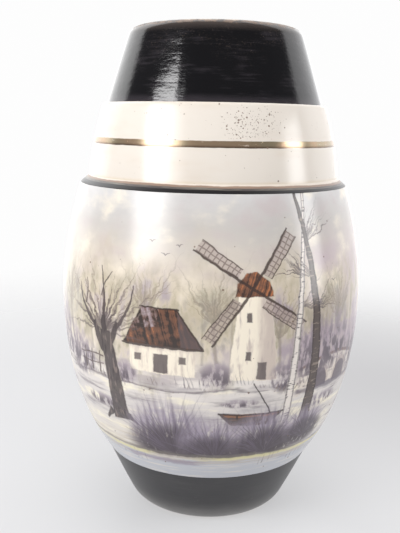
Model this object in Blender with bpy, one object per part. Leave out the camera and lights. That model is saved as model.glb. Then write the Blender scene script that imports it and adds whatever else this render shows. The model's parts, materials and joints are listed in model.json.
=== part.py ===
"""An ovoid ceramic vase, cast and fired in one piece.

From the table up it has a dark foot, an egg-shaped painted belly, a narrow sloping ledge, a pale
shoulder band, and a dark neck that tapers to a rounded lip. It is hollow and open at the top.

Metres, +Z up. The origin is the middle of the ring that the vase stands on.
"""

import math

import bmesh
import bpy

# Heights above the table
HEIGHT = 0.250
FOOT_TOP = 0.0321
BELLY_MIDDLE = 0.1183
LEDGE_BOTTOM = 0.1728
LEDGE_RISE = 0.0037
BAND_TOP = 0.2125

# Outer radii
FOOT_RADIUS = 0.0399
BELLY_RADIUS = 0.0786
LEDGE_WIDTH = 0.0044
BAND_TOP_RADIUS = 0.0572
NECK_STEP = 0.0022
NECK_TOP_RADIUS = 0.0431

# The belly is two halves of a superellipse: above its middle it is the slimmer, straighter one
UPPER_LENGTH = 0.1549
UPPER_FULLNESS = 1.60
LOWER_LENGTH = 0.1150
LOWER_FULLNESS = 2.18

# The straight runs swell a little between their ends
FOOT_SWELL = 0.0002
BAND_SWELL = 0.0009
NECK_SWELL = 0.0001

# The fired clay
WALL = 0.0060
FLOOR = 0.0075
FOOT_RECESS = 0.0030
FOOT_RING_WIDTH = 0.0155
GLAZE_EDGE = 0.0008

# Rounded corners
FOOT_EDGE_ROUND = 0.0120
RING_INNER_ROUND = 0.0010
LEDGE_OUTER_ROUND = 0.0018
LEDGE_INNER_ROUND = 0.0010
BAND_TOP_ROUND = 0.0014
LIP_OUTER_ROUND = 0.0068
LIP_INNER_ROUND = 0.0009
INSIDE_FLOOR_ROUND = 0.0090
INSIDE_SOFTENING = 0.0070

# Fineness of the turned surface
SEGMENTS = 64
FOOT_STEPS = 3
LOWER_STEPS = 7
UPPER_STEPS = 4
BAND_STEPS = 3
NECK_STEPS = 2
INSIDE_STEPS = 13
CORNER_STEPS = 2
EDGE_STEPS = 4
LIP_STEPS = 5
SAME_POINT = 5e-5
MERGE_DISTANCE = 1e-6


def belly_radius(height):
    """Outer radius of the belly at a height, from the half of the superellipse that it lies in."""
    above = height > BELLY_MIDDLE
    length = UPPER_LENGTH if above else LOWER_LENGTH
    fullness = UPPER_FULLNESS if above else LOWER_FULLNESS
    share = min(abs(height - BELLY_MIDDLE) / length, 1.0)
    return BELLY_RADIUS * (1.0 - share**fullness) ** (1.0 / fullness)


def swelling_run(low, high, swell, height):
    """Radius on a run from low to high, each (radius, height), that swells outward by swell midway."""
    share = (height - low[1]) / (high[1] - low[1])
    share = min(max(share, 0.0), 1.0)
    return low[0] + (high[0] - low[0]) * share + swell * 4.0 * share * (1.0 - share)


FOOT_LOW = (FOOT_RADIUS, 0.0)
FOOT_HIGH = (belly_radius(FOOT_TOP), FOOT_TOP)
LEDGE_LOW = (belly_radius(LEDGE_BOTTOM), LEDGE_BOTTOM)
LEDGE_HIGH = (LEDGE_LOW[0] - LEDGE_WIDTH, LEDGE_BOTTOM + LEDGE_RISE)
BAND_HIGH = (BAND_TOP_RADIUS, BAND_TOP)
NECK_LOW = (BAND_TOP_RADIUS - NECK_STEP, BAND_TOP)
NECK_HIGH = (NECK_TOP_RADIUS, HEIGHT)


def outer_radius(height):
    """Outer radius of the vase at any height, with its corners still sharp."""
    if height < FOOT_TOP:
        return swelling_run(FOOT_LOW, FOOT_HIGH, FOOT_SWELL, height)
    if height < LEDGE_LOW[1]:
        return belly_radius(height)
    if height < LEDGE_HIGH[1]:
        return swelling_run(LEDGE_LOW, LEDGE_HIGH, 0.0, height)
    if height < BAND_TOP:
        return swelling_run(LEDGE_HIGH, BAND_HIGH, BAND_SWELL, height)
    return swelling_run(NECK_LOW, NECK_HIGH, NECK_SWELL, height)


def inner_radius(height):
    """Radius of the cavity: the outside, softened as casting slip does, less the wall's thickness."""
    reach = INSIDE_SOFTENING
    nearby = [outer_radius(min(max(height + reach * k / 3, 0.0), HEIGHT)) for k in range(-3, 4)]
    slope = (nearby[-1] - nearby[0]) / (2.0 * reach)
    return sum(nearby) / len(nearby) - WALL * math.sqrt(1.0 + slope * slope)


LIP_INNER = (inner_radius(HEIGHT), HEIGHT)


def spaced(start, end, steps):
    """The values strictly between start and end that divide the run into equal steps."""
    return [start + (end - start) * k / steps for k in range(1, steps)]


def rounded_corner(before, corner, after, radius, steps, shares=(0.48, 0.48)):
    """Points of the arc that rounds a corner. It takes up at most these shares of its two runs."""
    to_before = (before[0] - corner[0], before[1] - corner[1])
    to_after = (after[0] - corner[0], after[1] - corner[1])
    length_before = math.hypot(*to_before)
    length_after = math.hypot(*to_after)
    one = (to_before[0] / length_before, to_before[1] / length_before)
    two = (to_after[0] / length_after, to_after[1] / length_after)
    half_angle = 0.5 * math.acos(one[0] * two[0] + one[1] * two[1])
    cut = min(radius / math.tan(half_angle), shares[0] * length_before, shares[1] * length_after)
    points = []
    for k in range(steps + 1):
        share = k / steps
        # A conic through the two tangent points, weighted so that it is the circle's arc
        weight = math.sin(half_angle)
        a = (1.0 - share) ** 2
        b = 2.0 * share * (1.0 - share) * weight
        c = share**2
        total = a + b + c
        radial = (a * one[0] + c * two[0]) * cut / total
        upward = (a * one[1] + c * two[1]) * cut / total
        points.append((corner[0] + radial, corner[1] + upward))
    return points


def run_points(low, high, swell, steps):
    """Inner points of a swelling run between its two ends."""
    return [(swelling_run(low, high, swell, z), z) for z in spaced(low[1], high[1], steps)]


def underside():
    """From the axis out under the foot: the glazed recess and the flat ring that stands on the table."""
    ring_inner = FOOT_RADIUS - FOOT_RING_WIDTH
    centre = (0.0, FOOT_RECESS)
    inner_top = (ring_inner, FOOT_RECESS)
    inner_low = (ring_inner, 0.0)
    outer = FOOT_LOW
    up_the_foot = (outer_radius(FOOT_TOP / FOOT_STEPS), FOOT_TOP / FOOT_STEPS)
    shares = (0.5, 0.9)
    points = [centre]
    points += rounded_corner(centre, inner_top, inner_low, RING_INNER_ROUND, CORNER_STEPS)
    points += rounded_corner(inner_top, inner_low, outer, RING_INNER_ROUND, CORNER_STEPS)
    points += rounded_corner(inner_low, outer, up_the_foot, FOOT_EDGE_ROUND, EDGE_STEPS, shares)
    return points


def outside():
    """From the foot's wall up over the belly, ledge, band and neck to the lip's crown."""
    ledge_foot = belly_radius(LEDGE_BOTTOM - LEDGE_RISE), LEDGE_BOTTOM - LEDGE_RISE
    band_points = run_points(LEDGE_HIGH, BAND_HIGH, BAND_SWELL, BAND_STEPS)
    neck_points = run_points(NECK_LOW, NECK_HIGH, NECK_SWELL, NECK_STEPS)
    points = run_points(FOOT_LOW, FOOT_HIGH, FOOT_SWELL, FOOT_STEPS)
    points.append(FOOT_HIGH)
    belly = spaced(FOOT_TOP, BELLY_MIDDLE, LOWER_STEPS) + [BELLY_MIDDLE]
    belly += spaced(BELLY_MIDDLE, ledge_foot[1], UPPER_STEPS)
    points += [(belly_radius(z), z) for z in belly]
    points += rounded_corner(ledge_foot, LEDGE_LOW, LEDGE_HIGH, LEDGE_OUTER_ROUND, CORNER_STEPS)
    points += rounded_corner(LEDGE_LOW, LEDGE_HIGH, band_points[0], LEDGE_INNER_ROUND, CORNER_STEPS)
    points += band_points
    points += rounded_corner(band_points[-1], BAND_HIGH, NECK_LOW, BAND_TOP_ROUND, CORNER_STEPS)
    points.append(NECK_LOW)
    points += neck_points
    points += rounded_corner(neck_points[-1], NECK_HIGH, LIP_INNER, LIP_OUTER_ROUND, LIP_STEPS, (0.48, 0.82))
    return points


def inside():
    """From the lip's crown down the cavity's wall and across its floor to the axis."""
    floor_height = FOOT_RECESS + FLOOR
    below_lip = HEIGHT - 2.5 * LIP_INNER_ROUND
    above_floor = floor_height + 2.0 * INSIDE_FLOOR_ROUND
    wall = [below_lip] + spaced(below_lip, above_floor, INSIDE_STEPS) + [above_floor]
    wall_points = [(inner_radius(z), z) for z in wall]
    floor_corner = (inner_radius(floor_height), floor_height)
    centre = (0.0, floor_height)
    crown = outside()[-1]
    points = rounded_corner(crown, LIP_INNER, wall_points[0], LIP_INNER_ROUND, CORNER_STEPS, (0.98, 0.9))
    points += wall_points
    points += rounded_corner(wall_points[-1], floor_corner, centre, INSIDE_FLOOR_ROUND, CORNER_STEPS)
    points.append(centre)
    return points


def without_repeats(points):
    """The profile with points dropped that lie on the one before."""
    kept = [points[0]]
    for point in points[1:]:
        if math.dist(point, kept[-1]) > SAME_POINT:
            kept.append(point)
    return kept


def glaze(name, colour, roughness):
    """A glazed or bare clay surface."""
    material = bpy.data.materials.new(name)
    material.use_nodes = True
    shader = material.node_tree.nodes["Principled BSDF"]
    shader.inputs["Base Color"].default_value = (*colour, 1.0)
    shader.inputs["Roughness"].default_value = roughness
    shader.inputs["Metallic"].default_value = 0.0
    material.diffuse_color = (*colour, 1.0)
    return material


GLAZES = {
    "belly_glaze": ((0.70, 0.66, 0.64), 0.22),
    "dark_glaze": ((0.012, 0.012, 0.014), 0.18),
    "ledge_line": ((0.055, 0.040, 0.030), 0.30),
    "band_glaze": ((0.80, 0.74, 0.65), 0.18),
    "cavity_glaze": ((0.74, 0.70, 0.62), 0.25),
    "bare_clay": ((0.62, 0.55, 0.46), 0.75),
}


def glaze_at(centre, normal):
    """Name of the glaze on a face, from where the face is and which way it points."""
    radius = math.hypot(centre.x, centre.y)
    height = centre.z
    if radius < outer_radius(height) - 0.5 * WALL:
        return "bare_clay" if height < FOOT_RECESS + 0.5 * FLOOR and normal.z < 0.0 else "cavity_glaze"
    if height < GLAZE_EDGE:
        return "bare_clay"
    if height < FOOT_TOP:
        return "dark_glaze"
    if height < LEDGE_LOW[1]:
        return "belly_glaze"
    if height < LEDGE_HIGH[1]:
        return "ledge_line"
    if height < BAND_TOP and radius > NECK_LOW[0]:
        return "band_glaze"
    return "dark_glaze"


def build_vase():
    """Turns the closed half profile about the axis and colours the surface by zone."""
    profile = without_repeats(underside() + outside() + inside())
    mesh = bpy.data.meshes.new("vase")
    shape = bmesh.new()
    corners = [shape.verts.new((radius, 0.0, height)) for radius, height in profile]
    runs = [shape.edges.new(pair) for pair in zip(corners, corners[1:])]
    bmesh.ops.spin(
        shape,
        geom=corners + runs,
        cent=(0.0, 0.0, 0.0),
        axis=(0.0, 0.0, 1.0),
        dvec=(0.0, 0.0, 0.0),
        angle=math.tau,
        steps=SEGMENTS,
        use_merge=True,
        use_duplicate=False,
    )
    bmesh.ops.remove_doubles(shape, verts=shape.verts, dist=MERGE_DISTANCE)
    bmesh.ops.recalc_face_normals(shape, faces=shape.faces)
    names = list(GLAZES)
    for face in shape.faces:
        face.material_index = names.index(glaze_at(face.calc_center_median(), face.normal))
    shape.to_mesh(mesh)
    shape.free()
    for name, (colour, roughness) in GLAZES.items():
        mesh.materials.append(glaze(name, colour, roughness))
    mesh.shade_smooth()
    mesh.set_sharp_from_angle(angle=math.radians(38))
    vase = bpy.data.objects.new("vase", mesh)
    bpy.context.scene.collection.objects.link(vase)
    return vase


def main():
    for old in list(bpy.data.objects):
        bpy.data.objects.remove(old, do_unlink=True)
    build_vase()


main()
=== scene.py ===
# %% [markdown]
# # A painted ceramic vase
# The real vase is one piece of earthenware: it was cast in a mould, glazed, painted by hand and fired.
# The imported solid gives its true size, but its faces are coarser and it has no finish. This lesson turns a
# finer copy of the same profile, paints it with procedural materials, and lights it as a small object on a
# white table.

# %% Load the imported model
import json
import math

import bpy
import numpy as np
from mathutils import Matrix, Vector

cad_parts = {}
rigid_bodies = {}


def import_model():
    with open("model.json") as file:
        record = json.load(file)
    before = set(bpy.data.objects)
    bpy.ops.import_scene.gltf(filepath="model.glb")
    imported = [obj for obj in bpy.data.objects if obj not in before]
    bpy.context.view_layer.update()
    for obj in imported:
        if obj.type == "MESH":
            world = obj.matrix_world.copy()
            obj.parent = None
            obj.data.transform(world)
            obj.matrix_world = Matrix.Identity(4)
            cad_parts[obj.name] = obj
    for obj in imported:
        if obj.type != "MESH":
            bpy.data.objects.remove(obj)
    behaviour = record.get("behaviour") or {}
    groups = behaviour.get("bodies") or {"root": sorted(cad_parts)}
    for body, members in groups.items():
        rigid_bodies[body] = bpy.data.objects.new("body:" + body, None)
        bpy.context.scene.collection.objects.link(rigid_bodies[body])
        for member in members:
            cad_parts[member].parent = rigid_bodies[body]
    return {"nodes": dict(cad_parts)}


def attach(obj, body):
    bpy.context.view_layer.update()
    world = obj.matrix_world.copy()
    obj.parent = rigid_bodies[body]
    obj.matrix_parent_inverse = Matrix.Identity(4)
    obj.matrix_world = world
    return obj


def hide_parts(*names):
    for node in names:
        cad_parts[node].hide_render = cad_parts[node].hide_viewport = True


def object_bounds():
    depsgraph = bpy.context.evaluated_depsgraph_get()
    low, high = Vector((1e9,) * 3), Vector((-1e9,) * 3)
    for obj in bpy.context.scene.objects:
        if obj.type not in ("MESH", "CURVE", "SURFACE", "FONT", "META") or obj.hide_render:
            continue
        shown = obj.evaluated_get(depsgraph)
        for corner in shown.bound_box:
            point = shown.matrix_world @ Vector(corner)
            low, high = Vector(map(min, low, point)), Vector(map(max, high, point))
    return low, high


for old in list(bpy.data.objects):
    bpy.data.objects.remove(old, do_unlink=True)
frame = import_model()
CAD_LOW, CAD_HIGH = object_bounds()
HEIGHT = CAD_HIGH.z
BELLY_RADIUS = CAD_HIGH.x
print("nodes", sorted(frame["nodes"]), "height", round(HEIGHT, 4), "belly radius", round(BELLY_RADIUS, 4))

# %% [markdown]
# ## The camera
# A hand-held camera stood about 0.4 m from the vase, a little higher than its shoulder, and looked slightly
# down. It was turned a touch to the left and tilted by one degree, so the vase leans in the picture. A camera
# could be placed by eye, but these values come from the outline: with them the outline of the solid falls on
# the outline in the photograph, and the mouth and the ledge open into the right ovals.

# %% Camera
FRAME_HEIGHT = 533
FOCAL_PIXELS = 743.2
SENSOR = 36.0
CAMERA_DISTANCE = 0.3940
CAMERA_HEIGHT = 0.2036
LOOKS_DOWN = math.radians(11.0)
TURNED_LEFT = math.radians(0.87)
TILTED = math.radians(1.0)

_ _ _

→ DESCRIPTION OF THE TASK:
The line with "imported = [obj" marks the start and the line with "obj.parent = None" marks the end; transcribe every line in that stretch, unchanged.

→ ANSWER FOR THIS EXERCISE:
    imported = [obj for obj in bpy.data.objects if obj not in before]
    bpy.context.view_layer.update()
    for obj in imported:
        if obj.type == "MESH":
            world = obj.matrix_world.copy()
            obj.parent = None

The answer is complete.